Goal of the exercise:
In full and without deviation, write out the entries that follow.
─── Records shown
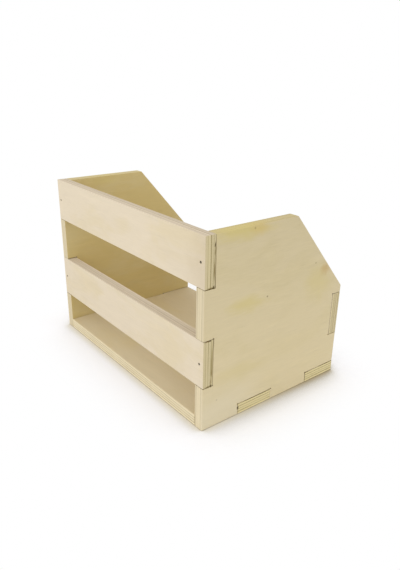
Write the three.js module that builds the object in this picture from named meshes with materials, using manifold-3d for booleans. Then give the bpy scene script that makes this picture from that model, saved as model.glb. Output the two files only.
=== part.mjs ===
// Slatted crate with sides that slope down to a low front, cut from one thickness of plywood.
//
// Two side panels stand on their bottom edges. The base lies between them and locks into them with tabs.
// Three rails drop into notches in the edges of the sides, two across the tall back and one across the low
// front, and each is held by a nail at either end.
//
// Millimetres, +Z up, +X to the right, the low front towards -Y. The origin is in the middle of the
// footprint, on the surface that the crate stands on.

import * as THREE from 'three';
import { mergeVertices } from 'three/addons/utils/BufferGeometryUtils.js';
import Module from 'manifold-3d';

// ---------------------------------------------------------------------------------------------------------
// Driving dimensions
// ---------------------------------------------------------------------------------------------------------

const BOARD = 15; // thickness of the plywood, the same for every board
const BAY_WIDTH = 340; // clear width between the sides: goods 315 square and room for fingers
const DEPTH = 245; // front edge to back edge of the sides

const RAIL_HEIGHT = 62.5; // all three rails are cut to one height
const BACK_GAP_LOW = 45; // open height between the base and the lower back rail
const BACK_GAP_HIGH = 65; // open height between the two back rails
const FRONT_GAP = 48; // open height between the base and the front rail

const SLOPE_RUN = 100; // how far the sloping edge of a side reaches back from the front
const FRONT_SHOULDER = 10.5; // what is left of a side above the front rail, where the slope ends

const TAB_LENGTH = 58; // each tab of the base
const TAB_PITCH = 128; // from one tab to the next, counted back from the front corner
const TAB_MARGIN = 20; // the least that stays of a side between its back edge and a tab

const JOINT_GAP = 0.4; // play of a board in its notch, on every face
const CUTTER_RELIEF = 1.1; // radius of the relief that lets a square end seat in an inside corner
const ARRIS = 0.4; // eased edge along both faces of every board

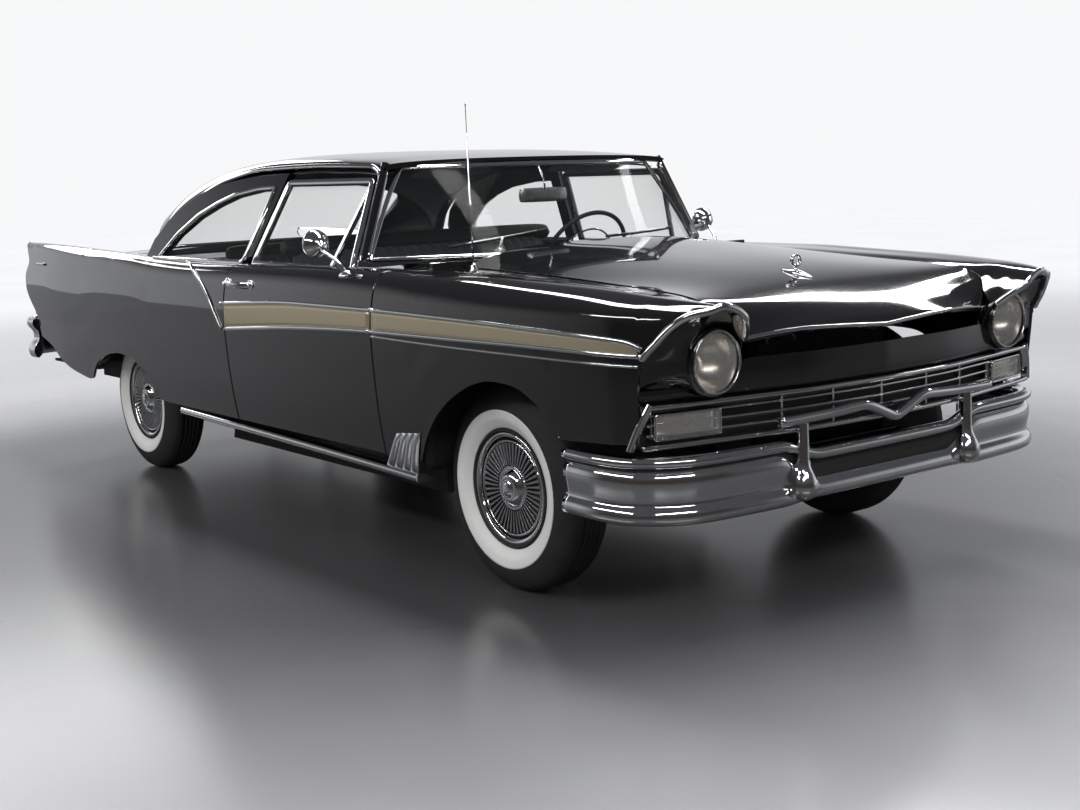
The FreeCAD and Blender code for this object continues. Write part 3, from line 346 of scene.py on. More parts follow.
──────
Reply to the task:
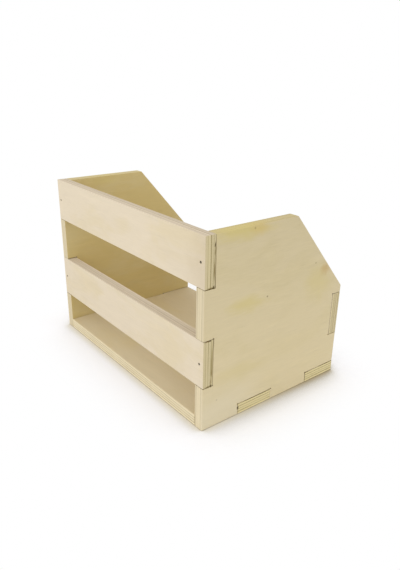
Write the three.js module that builds the object in this picture from named meshes with materials, using manifold-3d for booleans. Then give the bpy scene script that makes this picture from that model, saved as model.glb. Output the two files only.
=== part.mjs ===
// Slatted crate with sides that slope down to a low front, cut from one thickness of plywood.
//
// Two side panels stand on their bottom edges. The base lies between them and locks into them with tabs.
// Three rails drop into notches in the edges of the sides, two across the tall back and one across the low
// front, and each is held by a nail at either end.
//
// Millimetres, +Z up, +X to the right, the low front towards -Y. The origin is in the middle of the
// footprint, on the surface that the crate stands on.

import * as THREE from 'three';
import { mergeVertices } from 'three/addons/utils/BufferGeometryUtils.js';
import Module from 'manifold-3d';

// ---------------------------------------------------------------------------------------------------------
// Driving dimensions
// ---------------------------------------------------------------------------------------------------------

const BOARD = 15; // thickness of the plywood, the same for every board
const BAY_WIDTH = 340; // clear width between the sides: goods 315 square and room for fingers
const DEPTH = 245; // front edge to back edge of the sides

const RAIL_HEIGHT = 62.5; // all three rails are cut to one height
const BACK_GAP_LOW = 45; // open height between the base and the lower back rail
const BACK_GAP_HIGH = 65; // open height between the two back rails
const FRONT_GAP = 48; // open height between the base and the front rail

const SLOPE_RUN = 100; // how far the sloping edge of a side reaches back from the front
const FRONT_SHOULDER = 10.5; // what is left of a side above the front rail, where the slope ends

const TAB_LENGTH = 58; // each tab of the base
const TAB_PITCH = 128; // from one tab to the next, counted back from the front corner
const TAB_MARGIN = 20; // the least that stays of a side between its back edge and a tab

const JOINT_GAP = 0.4; // play of a board in its notch, on every face
const CUTTER_RELIEF = 1.1; // radius of the relief that lets a square end seat in an inside corner
const ARRIS = 0.4; // eased edge along both faces of every board

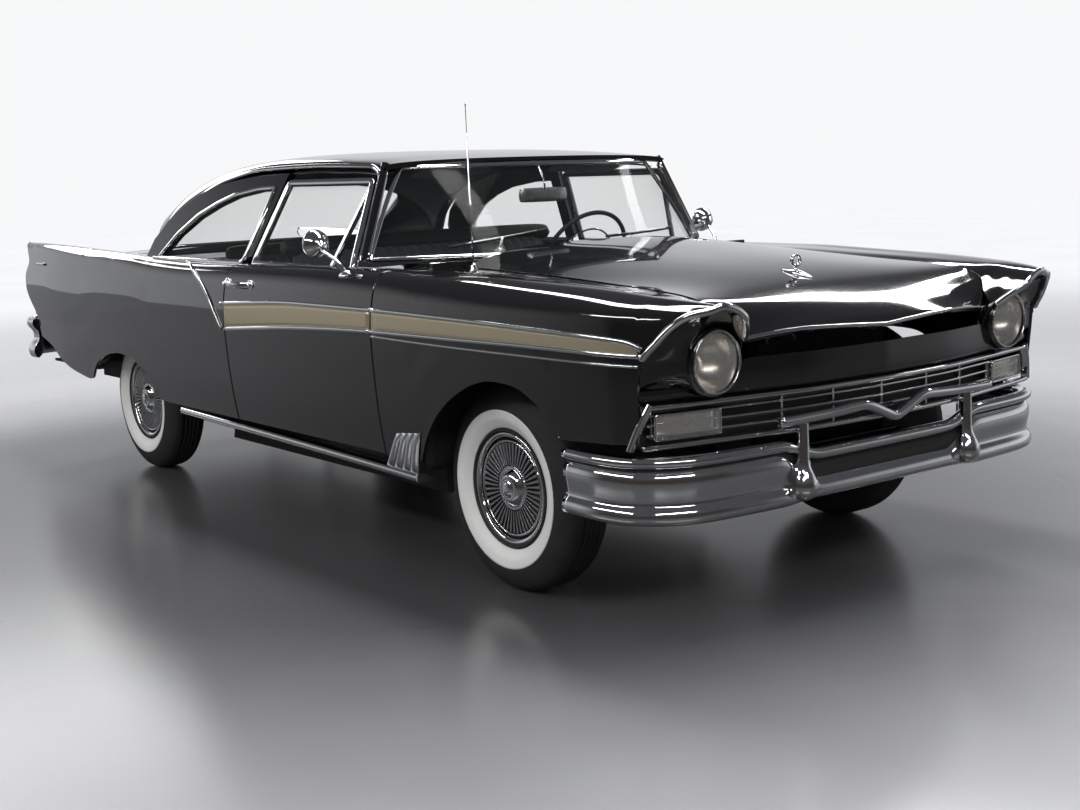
The FreeCAD and Blender code for this object continues. Write part 3, from line 346 of scene.py on. More parts follow.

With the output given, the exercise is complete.